I often work with survey data at my job that comes in horribly formatted excel files that have been designed for readability and not for any data analysis. I'm looking for a way to clean the data in R and knock it into a dataframe format of variables and observations.
I know there's a load of tutorials on data cleaning in R but from my experience, they mostly deal with data that is already in a machine-readable format, so any help with this would be appreciated!
Here's a dummy example of the raw survey that has this shape:
Are you male or female?
Variable1 Variable2 Variable3 Variable4
Male n% n% n% n%
Female n% n% n% n%
How old are you?
Variable1 Variable2 Variable3 Variable4
18-34 n% n% n% n%
35+ n% n% n% n%
And so on, with blank space being empty cells/rows, the whole of each survey question being in column A a couple rows above it's corresponding data table and all questions/datatables being on one worksheet.
Is there a way to convert to this with R code?

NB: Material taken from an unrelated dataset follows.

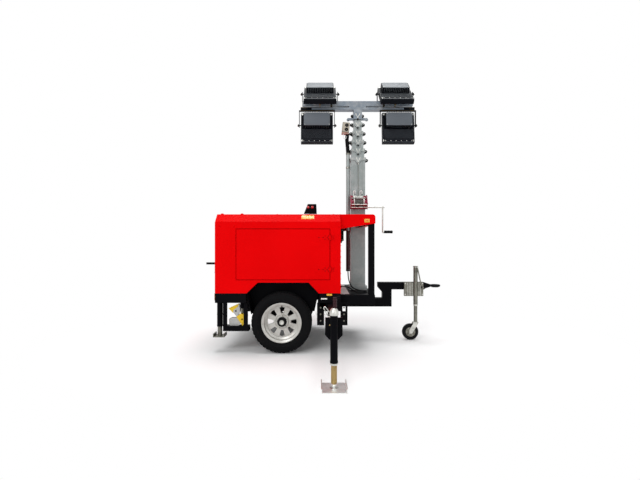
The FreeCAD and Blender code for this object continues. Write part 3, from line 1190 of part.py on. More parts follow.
def jockey_crank():
    """The folded crank on the side of the jockey tube: lug, flat bar and grip."""
    pin_x = "(jockey_x + jockey_crank_bar)"
    pin_z = "(jockey_top - jockey_crank_bar)"
    grip_x = f"({pin_x} + jockey_crank_run)"
    grip_z = f"({pin_z} - jockey_crank_drop)"
    half = "jockey_crank_bar / 2"
    face = "(jockey_y - jockey_tube)"
    bar = prism("jockey_crank_flat", "xz",
                [(f"{pin_x} - {half}", f"{pin_z} + {half}"), (f"{pin_x} + {half}", f"{pin_z} + {half}"),
                 (f"{grip_x} + {half}", f"{grip_z} - {half}"), (f"{grip_x} - {half}", f"{grip_z} - {half}")],
                f"{face} - 10", f"{face} - 2")
    lug = block("jockey_crank_lug", (f"{pin_x} - {half}", f"{pin_x} + {half}"), (f"{face} - 12", "jockey_y"),
                (f"{pin_z} - {half}", f"{pin_z} + {half}"))
    grip = rod("jockey_crank_grip", "y", (grip_x, f"{face} - 2 - jockey_grip", grip_z),
               "jockey_crank_bar * 0.8", "jockey_grip")
    return [bar, lug, grip]


def make_jockey_wheel():
    """The castering fork, with its two cheeks, crown and pin, and the wheel."""
    wheel_x = "jockey_x - jockey_trail"
    pieces = [block("fork_crown", ("jockey_x - 24", "jockey_x + 24"),
                    centred("jockey_y", "jockey_thick + 22"),
                    ("jockey_fork_top - 12", "jockey_fork_top - shaft_gap")),
              rod("fork_pin", "y", (wheel_x, "jockey_y - jockey_thick / 2 - 11", "jockey_radius"),
                  "jockey_pin", "jockey_thick + 22")]
    for hand in (-1, 1):
        edge = f"jockey_y + {hand} * (jockey_thick / 2 + 8)"
        pieces.append(prism(f"fork_cheek_{hand + 1}", "xz",
                            [(f"{wheel_x} - 16", "jockey_radius - 16"),
                             (f"{wheel_x} + 16", "jockey_radius - 16"),
                             ("jockey_x + 24", "jockey_fork_top - 12"),
                             ("jockey_x + 24", "jockey_fork_top - shaft_gap"),
                             ("jockey_x - 24", "jockey_fork_top - shaft_gap"),
                             (f"{wheel_x} - 16", "jockey_radius + 22")], f"{edge} - 3", f"{edge} + 3"))
    keep(join("jockey_fork_all", pieces), "jockey_fork")
    half = "jockey_thick / 2"
    wheel = turned("jockey_wheel_body",
                   [("jockey_pin + shaft_gap", f"-({half} - 2)"), ("24", f"-({half} - 2)"), ("30", "-8"),
                    ("62", "-8"), ("66", f"-({half} - 4)"), ("jockey_radius - 12", f"-({half})"),
                    ("jockey_radius", f"-({half} - 12)"), ("jockey_radius", f"{half} - 12"),
                    ("jockey_radius - 12", half), ("66", f"{half} - 4"), ("62", "8"), ("30", "8"),
                    ("24", f"{half} - 2"), ("jockey_pin + shaft_gap", f"{half} - 2")])
    place(wheel, wheel_x, "jockey_y", "jockey_radius")
    keep(wheel, "jockey_wheel")


def make_cable_tube():
    """The cable tube beside the mast, its clips, and the plug box that leans at its top."""
    y = "-conduit_side"
    tube = rod("conduit", "z", ("conduit_x", y, "conduit_low"), "conduit_radius", "conduit_top - conduit_low")
    pieces = [tube]
    for index, height in enumerate(("conduit_low + 380", "collar_height - 120")):
        pieces.append(block(f"conduit_clip_{index}", ("conduit_x - 4", "mast_x - mast_width / 2"),
                            centred(y, "24"), (height, f"{height} + 30")))
    keep(join("conduit_all", pieces), "cable_tube")
    hose = rod("plug_hose", "z", ("conduit_x", y, "conduit_top"), "hose_radius", "hose_length")
    box = block("plug_body", ("-plug_box_long / 2 - plug_shift", "plug_box_long / 2 - plug_shift"),
                centred("0", "plug_box_wide"), ("0", "plug_box_tall"))
    collar = rod("plug_collar", "z", ("0", "0", "-hose_radius"), "hose_radius + 4", "2 * hose_radius")
    leaning = join("plug_leaning", [box, collar])
    leaning.Placement = FreeCAD.Placement(FreeCAD.Vector(0, 0, 0),
                                          FreeCAD.Rotation(FreeCAD.Vector(0, 1, 0), -10))
    bind(leaning, "Placement.Rotation.Angle", "-plug_lean")
    place(leaning, "conduit_x", y, "conduit_top + hose_length - hose_radius / 2")
    keep(join("plug_all", [hose, leaning]), "plug_box")


def make_socket_box():
    """The junction box on the louvres of the front panel."""
    face = "canopy_front + louvre_deep + shaft_gap"
    low = "canopy_eaves - socket_box_drop"
    keep(block("socket_body", (face, f"{face} + socket_box_deep"),
               centred("-conduit_side", "socket_box_wide"), (low, f"{low} + socket_box_tall")), "socket_box")


def cable_path(points):
    """Straight runs joined by arcs as large as the runs allow."""
    corners = [FreeCAD.Vector(*point) for point in points]
    edges = []
    start = corners[0]
    for before, corner, after in zip(corners, corners[1:], corners[2:]):
        back = before - corner
        ahead = after - corner
        reach = 0.45 * min(back.Length, ahead.Length)
        half_turn = (math.pi - back.getAngle(ahead)) / 2
        radius = reach / math.tan(half_turn)
        print("cable arc radius", round(radius), "mm")
        entry = corner + back * (reach / back.Length)
        leave = corner + ahead * (reach / ahead.Length)
        inward = (entry + leave) * 0.5 - corner
        inward.normalize()
        middle = corner + inward * (radius / math.cos(half_turn) - radius)
        edges.append(Part.makeLine(start, entry))
        edges.append(Part.Arc(entry, middle, leave).toShape())
        start = leave
    edges.append(Part.makeLine(start, corners[-1]))
    return Part.Wire(edges)


def make_mast_cable():
    """The cable from the cable tube's lower end, round on the tray and into its gland."""
    path = cable_path(CABLE_ROUTE)
    radius = dict((alias, value) for alias, value, meaning in SIZES)["cable_radius"]
    start = FreeCAD.Vector(*CABLE_ROUTE[0])
    ring = Part.makeCircle(radius, start, FreeCAD.Vector(*CABLE_ROUTE[1]) - start)
    cable = doc.addObject("Part::Feature", "cable_run")
    cable.Shape = path.makePipeShell([Part.Wire([ring])], True, False)
    wanted = math.pi * radius ** 2 * path.Length
    if abs(cable.Shape.Volume - wanted) > 0.01 * wanted:
        raise RuntimeError("the cable's volume is not its section times its length")
    print("cable length", round(path.Length), "mm")
    keep(cable, "mast_cable")
    gland = rod("gland", "x", ("canopy_front", "-gland_side", "canopy_floor + gland_rise"), "gland_radius",
                "gland_long")
    keep(gland, "cable_gland")


def make_cowl():
    """The exhaust cowl on the roof: a sheet hood on a flange, open towards the front, and its pipe."""
    low, high = ("cowl_right", "cowl_right + cowl_wide")
    end = "cowl_rear + cowl_long"
    top = "canopy_top + cowl_tall"
    hood = prism("cowl_hood", "xz",
                 [("cowl_rear", "canopy_top"), (end, "canopy_top"), (f"{end} - 6", top),
                  ("cowl_rear + cowl_slope", top)], low, high)
    hollow = prism("cowl_hollow", "xz",
                   [("cowl_rear + 2 * cowl_sheet", "canopy_top + cowl_sheet"),
                    (f"{end} + 1", "canopy_top + cowl_sheet"), (f"{end} + 1", f"{top} - cowl_sheet"),
                    ("cowl_rear + cowl_slope + cowl_sheet", f"{top} - cowl_sheet")],
                   f"{low} + cowl_sheet", f"{high} - cowl_sheet")
    flange = block("cowl_base", ("cowl_rear - cowl_flange", f"{end} + cowl_flange"),
                   (f"{low} - cowl_flange", f"{high} + cowl_flange"), ("canopy_top", "canopy_top + cowl_sheet"))
    pipe = rod("exhaust_pipe", "z", (f"{end} - 2 * exhaust_radius", f"({low} + {high}) / 2", "canopy_top"),
               "exhaust_radius", "exhaust_tall")
    keep(join("cowl", [pierce("cowl_shell", hood, hollow), flange, pipe]), "exhaust_cowl")


def check(item):
    """Stop if an object failed or holds no valid solid."""
    bad = [state for state in item.State if state in ("Invalid", "Error")]
    if bad:
        raise RuntimeError(f"{item.Label}: {bad}")


def write_steps():
    """Check every object, then write one file per sub-part."""
    doc.recompute()
    for item in doc.Objects:
        check(item)
    os.makedirs("parts", exist_ok=True)
    for item in nodes:
        if item.Shape.isNull() or not item.Shape.isValid():
            raise RuntimeError(f"{item.Label}: no valid shape")
        item.Shape.exportStep(f"parts/{item.Label}.step")
        print(item.Label, round(item.Shape.Volume / 1000), "cm3,", len(item.Shape.Solids), "solids")


fill_sheet()
make_frame()
make_posts()
make_tail_lamps()
make_mudguards()
make_canopy_sides()
make_doors()
make_canopy_ends()
make_roof()
make_roof_extension()
make_engine()
make_axle()
make_wheels()
make_mast()
make_yokes()
make_lamps()
make_winch()
make_outrigger_housings()
make_outriggers()
make_rear_jacks()
make_chock_carriers()
make_drawbar()
make_jockey()
make_cable_tube()
make_socket_box()
make_mast_cable()
make_cowl()
write_steps()
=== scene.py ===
"""Looks of the mobile light tower: finishes, fittings and the studio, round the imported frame.

Everything is in metres in the frame's own axes: +X to the drawbar, +Y to the left, +Z up.
"""
import bmesh
import bpy
import math
from mathutils import Matrix, Vector


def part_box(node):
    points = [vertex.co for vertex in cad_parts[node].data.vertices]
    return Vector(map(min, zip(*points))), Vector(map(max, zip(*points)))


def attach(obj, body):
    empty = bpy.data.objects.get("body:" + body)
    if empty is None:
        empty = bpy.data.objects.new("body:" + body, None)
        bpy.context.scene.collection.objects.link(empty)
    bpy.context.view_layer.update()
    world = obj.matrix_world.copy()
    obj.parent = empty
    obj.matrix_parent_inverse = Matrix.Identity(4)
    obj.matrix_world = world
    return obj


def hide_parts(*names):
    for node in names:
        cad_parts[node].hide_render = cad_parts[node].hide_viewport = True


bl_info = {
    "name": "Mobile Light Tower Looks",
    "version": (1, 0, 0),
    "blender": (4, 5, 0),
    "location": "View3D > Sidebar > Tower",
    "description": "Finishes, fittings and studio for a mobile light tower",
    "category": "Object",
}

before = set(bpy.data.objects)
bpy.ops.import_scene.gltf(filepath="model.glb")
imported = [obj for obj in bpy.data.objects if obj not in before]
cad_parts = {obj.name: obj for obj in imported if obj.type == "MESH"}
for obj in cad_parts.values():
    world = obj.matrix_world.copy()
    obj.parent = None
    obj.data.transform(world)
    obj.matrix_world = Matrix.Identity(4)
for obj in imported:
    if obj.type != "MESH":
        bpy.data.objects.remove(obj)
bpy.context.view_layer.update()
SIDES = {"left": 1, "right": -1}
# Edges that turn by more than this stay sharp in the shading, or are rounded where a width is given
SHARP = math.radians(32)


class TowerColours(bpy.types.PropertyGroup):
    """Colours of the finishes, linear."""

    red: bpy.props.FloatVectorProperty(
        name="Canopy red", description="Powder coat of the canopy", subtype="COLOR",
        default=(0.78, 0.0001, 0.0010))
    black: bpy.props.FloatVectorProperty(
        name="Frame black", description="Chassis paint", subtype="COLOR",
        default=(0.0024, 0.0025, 0.0036))
    zinc: bpy.props.FloatVectorProperty(
        name="Galvanised steel", description="Mast tubes and lamp bars", subtype="COLOR",
        default=(0.275, 0.305, 0.300))
    brass: bpy.props.FloatVectorProperty(
        name="Yellow zinc", description="Screw legs", subtype="COLOR",
        default=(0.36, 0.25, 0.10))
    maroon: bpy.props.FloatVectorProperty(
        name="Winch red", description="Winch plates", subtype="COLOR",
        default=(0.30, 0.008, 0.045))
    amber: bpy.props.FloatVectorProperty(
        name="Amber", description="Side reflectors", subtype="COLOR",
        default=(0.95, 0.30, 0.01))
    yellow: bpy.props.FloatVectorProperty(
        name="Chock yellow", description="Wheel chocks", subtype="COLOR",
        default=(0.78, 0.52, 0.02))


class TowerSizes(bpy.types.PropertyGroup):
    """Sizes of the fittings."""

    screw: bpy.props.FloatProperty(
        name="Screw head", description="Radius of the canopy screw heads", default=0.0085,
        min=0.003, max=0.02, unit="LENGTH")
    tread_depth: bpy.props.FloatProperty(
        name="Tread depth", description="Depth of the tyre grooves", default=0.007,
        min=0.001, max=0.012, unit="LENGTH")


class StudioSettings(bpy.types.PropertyGroup):
    """Camera and light."""

    distance: bpy.props.FloatProperty(
        name="Camera distance", description="From the centre plane of the tower", default=4.28,
        min=1.0, max=20.0, unit="LENGTH")
    height: bpy.props.FloatProperty(
        name="Camera height", description="Above the ground", default=1.055, min=0.1, max=5.0,
        unit="LENGTH")
    along: bpy.props.FloatProperty(
        name="Camera station", description="Along the trailer", default=-0.1165, min=-5.0, max=5.0,
        unit="LENGTH")
    lens: bpy.props.FloatProperty(
        name="Lens", description="Focal length in millimetres", default=20.925, min=10, max=200)


def put(name, data):
    """Make an object of some data and link it to the scene."""
    made = bpy.data.objects.new(name, data)
    bpy.context.scene.collection.objects.link(made)
    return made


class Field:
    """A value in a material's node tree; arithmetic on it adds Math nodes."""

    def __init__(self, finish, socket):
        self.finish = finish
        self.socket = socket

    def _math(self, operation, *values):
        return self.finish.node("ShaderNodeMath", {"operation": operation}, dict(enumerate(values)))

    def __add__(self, other):
        return self._math("ADD", self, other)

    def __sub__(self, other):
        return self._math("SUBTRACT", self, other)

    def __rsub__(self, other):
        return self._math("SUBTRACT", other, self)

    def __mul__(self, other):
        return self._math("MULTIPLY", self, other)

    __radd__ = __add__
    __rmul__ = __mul__

    def clamped(self):
        """Held between 0 and 1."""
        return self.finish.node("ShaderNodeClamp", {}, {"Value": self})

    def between(self, low, high):
        """0 below low, 1 above high, smooth in between."""
        return self.finish.node("ShaderNodeMapRange", {"interpolation_type": "SMOOTHSTEP"},
                                {"Value": self, "From Min": low, "From Max": high})


class Nodes:
    """A node tree under construction."""

    def __init__(self, tree):
        self.tree = tree
        self.tree.nodes.clear()

    def node(self, kind, options=None, sockets=None, output=0):
        """Add any node: its settings first, then the values or links of its sockets."""
        made = self.tree.nodes.new(kind)
        for key, value in (options or {}).items():
            setattr(made, key, value)
        for key, value in (sockets or {}).items():
            if isinstance(value, Field):
                self.tree.links.new(value.socket, made.inputs[key])
            elif isinstance(value, (tuple, list)) and len(made.inputs[key].default_value) == 4:
                made.inputs[key].default_value = (*value[:3], 1)
            else:
                made.inputs[key].default_value = value
        return Field(self, made.outputs[output])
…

Question Response Variable1 Variable2 Variable3 Variable4
Are you male or female? Male n% n% n% n%
Are you male or female? Female n% n% n% n%
How old are you? 18-34 n% n% n% n%
How old are you? 35+ n% n% n% n%
At the moment, I'm using some VBA code to do this in excel then reading in to R for further analysis/visualisation, but it would be nice be able to skip the excel phase and go straight to R.
Thanks!